気候変動による影響は頻繁に起きていて、今後さらに顕在化するものと考えています。短期的にはリザーヴワインで賄うことになりますが、その量には限界があります。中期的には、現在、アンボネイ村に建設中の新しいワイナリーによってリザーヴワインのキャパシティが上がり、気候変動に対応するフレキシビリティが上がるでしょう。長期的には、モエ ヘネシー グループ全体でブドウの栽培技術に関するハイエンドな調査研究センターを設立予定です。そこで遅霜対策や病害の抑制について、ソリューションを見つけていくことになります。

──CIVC(シャンパーニュ委員会)は2030年までに、シャンパーニュ地方の全ブドウ畑でサステナビリティの認証取得を目指しています。クリュッグではすでに自社畑で取得済み、またパートナーの栽培農家にも認証の取得を後押ししていると聞いています。具体的にどのような方策を取っていますか?

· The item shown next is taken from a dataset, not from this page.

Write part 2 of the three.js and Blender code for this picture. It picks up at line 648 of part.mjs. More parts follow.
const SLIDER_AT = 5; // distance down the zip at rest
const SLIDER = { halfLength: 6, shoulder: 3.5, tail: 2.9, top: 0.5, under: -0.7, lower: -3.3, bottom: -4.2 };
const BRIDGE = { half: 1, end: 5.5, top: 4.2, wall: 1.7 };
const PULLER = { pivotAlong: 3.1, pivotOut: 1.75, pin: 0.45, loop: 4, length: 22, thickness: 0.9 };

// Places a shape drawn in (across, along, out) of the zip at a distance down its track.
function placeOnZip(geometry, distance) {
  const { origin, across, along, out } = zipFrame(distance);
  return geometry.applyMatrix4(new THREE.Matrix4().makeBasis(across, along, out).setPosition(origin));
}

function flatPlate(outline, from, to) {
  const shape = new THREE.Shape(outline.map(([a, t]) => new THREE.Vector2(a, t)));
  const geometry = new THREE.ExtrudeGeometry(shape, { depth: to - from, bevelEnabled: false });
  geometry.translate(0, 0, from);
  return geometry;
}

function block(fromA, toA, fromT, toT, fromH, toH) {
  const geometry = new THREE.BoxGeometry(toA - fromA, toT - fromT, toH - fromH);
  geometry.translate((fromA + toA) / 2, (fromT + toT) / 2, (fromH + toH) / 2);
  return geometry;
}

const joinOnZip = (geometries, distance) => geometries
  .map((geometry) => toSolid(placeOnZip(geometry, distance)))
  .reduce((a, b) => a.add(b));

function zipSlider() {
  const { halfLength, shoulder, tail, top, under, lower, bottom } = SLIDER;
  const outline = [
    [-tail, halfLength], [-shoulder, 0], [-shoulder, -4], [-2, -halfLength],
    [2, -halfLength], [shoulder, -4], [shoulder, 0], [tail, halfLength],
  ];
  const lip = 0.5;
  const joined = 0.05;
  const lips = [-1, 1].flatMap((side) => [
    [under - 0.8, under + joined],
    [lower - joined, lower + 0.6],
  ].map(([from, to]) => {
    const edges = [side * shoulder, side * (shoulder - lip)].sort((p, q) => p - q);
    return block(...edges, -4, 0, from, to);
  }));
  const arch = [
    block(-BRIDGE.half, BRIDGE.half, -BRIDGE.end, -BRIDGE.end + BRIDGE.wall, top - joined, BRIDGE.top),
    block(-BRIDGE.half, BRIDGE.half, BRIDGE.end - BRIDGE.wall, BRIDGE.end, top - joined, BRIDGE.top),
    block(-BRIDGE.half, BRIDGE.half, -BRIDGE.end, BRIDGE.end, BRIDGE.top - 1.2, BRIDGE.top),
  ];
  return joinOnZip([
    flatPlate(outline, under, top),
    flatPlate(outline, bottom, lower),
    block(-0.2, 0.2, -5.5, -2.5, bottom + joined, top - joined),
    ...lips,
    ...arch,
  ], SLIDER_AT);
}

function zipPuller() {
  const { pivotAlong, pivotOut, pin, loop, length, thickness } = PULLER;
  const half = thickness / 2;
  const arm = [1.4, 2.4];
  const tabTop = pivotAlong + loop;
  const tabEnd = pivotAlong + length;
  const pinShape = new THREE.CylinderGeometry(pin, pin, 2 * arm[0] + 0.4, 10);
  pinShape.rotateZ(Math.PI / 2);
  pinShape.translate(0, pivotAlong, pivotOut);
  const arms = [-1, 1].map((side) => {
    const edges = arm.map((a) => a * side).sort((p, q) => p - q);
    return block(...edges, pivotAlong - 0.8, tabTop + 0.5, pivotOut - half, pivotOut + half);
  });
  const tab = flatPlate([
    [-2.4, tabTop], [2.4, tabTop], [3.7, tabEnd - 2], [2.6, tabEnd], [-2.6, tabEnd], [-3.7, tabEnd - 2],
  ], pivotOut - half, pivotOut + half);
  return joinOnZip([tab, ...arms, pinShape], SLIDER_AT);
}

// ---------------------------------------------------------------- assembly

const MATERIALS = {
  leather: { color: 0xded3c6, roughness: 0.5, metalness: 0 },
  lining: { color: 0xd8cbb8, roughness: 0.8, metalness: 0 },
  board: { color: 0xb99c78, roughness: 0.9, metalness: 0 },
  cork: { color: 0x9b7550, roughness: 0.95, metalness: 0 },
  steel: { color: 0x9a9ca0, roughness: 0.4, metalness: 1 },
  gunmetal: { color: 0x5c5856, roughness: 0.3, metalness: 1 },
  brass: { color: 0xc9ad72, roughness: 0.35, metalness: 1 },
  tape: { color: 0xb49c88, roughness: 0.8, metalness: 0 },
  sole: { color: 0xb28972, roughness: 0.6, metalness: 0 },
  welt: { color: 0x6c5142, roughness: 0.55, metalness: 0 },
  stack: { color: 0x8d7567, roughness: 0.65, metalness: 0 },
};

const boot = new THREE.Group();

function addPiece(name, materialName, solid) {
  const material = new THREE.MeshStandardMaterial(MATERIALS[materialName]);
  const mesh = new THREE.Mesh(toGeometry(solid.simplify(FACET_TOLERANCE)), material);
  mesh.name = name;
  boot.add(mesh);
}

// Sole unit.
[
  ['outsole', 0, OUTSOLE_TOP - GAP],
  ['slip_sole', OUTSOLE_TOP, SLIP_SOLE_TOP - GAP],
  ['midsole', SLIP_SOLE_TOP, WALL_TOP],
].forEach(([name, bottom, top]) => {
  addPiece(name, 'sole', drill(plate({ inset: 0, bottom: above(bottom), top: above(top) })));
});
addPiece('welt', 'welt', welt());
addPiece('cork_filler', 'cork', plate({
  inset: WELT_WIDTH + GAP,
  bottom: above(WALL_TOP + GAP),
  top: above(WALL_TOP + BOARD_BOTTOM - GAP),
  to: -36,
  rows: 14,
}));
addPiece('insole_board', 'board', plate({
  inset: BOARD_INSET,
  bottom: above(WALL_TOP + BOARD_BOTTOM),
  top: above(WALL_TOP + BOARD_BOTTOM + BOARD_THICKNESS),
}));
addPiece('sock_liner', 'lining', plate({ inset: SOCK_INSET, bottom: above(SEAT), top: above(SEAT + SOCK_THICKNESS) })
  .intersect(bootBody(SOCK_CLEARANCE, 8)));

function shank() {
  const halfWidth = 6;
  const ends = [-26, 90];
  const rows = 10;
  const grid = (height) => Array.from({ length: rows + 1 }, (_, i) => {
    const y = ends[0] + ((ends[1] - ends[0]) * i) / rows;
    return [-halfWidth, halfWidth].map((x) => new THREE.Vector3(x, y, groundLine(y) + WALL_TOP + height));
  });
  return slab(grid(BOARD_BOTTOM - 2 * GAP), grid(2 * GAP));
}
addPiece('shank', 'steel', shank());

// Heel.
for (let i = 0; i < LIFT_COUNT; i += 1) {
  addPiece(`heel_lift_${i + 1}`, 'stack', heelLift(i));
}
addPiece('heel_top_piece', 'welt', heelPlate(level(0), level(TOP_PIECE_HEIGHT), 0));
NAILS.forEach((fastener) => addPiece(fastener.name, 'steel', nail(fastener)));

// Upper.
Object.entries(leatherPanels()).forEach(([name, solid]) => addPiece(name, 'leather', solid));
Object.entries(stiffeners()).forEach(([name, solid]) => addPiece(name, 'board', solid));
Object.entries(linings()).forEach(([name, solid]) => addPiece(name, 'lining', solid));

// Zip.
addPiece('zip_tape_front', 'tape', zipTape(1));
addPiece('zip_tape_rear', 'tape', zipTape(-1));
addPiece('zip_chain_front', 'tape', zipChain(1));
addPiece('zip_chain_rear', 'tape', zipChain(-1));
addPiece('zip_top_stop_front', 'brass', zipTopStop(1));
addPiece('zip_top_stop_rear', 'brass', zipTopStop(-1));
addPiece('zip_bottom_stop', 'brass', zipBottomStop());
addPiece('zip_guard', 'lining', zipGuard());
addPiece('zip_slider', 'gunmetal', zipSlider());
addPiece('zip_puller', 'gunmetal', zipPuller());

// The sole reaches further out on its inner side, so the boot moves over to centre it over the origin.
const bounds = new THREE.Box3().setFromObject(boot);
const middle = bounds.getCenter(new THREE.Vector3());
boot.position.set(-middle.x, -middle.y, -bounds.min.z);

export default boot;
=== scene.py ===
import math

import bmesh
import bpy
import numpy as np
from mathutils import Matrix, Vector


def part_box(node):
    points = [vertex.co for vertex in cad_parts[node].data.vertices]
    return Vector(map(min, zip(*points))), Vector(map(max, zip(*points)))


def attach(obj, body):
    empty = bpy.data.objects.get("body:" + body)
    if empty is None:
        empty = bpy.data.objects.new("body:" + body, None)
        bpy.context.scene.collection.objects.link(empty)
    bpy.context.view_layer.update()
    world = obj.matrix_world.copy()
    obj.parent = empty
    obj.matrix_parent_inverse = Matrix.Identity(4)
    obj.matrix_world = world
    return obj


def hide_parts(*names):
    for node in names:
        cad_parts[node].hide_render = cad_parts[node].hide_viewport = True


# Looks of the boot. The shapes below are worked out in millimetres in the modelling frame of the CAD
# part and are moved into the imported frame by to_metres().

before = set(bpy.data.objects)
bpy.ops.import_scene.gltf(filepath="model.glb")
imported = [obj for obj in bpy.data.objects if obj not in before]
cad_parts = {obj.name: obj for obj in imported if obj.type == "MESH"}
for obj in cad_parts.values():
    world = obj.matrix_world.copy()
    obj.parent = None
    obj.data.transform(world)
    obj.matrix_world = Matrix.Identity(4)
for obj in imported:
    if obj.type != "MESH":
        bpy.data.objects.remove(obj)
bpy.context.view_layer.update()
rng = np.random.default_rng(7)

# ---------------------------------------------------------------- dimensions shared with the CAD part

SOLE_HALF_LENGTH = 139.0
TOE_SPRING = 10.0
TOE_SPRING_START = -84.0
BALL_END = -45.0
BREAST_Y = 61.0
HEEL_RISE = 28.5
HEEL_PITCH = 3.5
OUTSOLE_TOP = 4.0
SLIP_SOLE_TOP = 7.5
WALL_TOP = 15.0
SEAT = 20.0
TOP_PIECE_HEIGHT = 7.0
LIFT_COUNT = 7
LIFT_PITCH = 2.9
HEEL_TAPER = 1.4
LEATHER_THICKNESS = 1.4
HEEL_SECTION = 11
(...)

私自身、CIVCの委員のひとりで、「2030年では遅い、もっと早く進めるべきだ」と主張しています。パートナーの農家の皆さんに認証取得をしてもらうには、インセンティヴが必要で、金銭的な報酬に加えて、認証取得の煩雑な事務作業もお手伝いしています。また認証取得がどれだけより良い結果をもたらすのか、農家の皆さんに知っていただくことが重要です。サステナブルを実践することで生物多様性の維持に役立つこと、テロワールがより表現されたワインができることなどを丁寧に説明します。農家の皆さんは収穫量が減って、収入が減ることを心配しますが、私たちは量が減っても質の高いブドウが欲しい。だから、キロ単位ではなく面積単位で契約を結ぶこともあります。クリュッグが卓越したシャンパーニュを持続的に生み続けるには、パートナーの皆さんの協力が欠かせません。

Manuel Reman
1977年生まれ。インド人の父とフランス人の母を持ち、フランスのノルマンディー地方で育つ。エコール・ポリテクニークを卒業後、ボストン・コンサルティングを経て、2004年にモエ ヘネシー入社。今年4月、クリュッグの社長兼CEOに就任。